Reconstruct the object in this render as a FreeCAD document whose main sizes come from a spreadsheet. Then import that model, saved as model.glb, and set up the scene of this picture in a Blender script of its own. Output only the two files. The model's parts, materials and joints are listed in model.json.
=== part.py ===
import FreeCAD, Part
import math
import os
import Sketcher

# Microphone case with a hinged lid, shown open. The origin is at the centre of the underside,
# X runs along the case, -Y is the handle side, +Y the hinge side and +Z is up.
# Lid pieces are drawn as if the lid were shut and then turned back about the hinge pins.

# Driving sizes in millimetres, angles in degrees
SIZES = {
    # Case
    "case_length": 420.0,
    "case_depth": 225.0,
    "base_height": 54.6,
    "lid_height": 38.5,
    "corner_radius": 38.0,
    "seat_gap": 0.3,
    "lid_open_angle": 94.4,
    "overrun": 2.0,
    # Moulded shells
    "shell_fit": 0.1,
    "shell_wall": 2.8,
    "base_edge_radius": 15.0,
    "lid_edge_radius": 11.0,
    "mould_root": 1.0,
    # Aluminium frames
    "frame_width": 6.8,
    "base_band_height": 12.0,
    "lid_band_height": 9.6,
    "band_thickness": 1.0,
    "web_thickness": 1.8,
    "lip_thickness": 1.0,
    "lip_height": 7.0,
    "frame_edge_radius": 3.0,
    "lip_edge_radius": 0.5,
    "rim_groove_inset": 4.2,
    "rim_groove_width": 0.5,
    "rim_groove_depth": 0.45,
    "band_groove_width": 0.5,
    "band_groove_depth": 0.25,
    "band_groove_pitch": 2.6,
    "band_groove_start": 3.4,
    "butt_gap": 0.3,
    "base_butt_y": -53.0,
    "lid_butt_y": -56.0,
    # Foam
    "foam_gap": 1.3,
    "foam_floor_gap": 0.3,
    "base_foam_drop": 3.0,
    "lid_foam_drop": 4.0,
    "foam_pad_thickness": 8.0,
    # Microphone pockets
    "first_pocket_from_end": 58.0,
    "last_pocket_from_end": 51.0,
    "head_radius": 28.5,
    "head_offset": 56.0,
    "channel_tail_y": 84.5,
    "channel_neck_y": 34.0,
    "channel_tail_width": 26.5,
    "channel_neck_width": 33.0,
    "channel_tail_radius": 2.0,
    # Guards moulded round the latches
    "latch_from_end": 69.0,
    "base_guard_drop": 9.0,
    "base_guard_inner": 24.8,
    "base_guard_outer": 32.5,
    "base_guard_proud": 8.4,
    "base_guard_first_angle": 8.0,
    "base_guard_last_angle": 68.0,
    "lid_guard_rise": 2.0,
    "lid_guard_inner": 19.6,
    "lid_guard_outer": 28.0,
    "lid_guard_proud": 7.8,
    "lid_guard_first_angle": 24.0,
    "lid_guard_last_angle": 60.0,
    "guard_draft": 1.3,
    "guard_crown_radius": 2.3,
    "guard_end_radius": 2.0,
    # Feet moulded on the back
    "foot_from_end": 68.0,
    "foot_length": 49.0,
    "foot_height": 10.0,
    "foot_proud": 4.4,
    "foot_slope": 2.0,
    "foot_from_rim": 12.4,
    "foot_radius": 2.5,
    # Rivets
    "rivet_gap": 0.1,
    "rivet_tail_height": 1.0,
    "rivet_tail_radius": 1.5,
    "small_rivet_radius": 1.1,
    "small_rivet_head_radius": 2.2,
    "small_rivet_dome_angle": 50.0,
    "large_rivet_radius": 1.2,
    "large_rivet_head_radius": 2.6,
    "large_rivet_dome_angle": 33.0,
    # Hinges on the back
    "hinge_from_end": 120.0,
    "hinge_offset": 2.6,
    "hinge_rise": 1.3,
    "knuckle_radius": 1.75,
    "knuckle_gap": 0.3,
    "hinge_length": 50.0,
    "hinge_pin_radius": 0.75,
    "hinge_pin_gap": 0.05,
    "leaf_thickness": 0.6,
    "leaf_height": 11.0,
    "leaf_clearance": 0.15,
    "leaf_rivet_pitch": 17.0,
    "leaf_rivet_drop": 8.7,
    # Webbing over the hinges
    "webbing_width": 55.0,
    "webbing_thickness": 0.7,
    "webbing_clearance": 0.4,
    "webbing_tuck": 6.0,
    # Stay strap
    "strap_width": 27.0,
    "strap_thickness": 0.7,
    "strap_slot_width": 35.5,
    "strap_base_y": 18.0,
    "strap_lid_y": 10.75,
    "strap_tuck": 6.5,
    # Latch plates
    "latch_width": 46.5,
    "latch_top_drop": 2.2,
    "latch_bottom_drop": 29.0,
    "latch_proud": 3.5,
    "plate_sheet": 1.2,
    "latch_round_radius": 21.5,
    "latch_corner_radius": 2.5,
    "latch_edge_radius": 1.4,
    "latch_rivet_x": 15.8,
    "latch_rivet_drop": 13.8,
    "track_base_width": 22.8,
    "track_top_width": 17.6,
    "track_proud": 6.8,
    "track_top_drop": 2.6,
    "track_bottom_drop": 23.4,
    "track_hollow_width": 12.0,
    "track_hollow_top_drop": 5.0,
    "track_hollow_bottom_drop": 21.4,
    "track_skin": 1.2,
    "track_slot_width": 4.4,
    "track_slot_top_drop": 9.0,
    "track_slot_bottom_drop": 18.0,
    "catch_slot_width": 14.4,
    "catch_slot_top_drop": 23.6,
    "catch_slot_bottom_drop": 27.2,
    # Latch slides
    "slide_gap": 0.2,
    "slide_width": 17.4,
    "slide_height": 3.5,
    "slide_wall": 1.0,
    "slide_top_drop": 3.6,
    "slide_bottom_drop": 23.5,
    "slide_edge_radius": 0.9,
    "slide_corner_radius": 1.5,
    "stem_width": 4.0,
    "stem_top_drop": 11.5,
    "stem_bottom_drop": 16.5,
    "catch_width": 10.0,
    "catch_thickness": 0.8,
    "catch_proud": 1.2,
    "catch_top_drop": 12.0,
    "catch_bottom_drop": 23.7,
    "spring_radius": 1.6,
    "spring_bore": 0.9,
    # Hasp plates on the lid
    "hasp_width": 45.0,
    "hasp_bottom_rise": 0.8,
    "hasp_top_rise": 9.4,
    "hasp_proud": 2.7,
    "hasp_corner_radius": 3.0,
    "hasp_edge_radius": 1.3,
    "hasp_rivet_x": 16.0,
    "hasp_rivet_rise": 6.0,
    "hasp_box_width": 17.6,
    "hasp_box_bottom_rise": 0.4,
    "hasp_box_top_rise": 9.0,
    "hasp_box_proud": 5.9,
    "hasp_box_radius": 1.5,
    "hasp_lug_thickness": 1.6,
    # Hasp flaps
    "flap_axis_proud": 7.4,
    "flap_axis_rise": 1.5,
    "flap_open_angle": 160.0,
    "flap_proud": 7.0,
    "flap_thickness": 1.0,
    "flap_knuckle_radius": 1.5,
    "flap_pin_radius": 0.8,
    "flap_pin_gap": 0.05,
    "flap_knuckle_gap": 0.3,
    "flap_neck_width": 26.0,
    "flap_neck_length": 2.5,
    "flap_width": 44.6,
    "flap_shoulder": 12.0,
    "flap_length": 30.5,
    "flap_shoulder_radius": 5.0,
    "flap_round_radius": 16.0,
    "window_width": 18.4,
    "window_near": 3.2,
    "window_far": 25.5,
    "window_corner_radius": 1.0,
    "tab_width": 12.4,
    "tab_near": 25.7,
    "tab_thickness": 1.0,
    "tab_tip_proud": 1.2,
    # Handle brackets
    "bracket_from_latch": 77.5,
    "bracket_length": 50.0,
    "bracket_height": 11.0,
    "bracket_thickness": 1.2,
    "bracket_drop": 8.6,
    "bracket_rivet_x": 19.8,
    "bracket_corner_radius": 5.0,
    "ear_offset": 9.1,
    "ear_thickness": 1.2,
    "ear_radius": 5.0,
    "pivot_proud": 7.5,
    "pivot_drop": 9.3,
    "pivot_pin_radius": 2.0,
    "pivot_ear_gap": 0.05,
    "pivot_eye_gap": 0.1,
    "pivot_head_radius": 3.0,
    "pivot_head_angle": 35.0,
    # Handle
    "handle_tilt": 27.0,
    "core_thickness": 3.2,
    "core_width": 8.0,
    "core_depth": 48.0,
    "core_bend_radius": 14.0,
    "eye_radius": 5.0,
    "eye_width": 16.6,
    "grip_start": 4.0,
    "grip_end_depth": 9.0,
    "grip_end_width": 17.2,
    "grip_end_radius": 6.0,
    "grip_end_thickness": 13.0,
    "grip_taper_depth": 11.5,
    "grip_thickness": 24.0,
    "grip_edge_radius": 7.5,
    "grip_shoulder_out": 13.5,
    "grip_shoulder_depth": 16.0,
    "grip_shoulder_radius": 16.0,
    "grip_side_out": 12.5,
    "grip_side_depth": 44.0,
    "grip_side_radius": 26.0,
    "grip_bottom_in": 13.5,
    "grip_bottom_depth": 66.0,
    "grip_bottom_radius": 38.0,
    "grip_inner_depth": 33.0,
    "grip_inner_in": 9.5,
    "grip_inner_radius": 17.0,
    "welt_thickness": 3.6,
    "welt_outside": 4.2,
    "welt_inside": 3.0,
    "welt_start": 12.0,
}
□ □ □
- [WHAT THE TASK REQUIRES]:
From the first line of the data above to the line holding "import Sketcher", reproduce each line exactly; emit no other lines.

- [CORRECT OUTPUT]:
Reconstruct the object in this render as a FreeCAD document whose main sizes come from a spreadsheet. Then import that model, saved as model.glb, and set up the scene of this picture in a Blender script of its own. Output only the two files. The model's parts, materials and joints are listed in model.json.
=== part.py ===
import FreeCAD, Part
import math
import os
import Sketcher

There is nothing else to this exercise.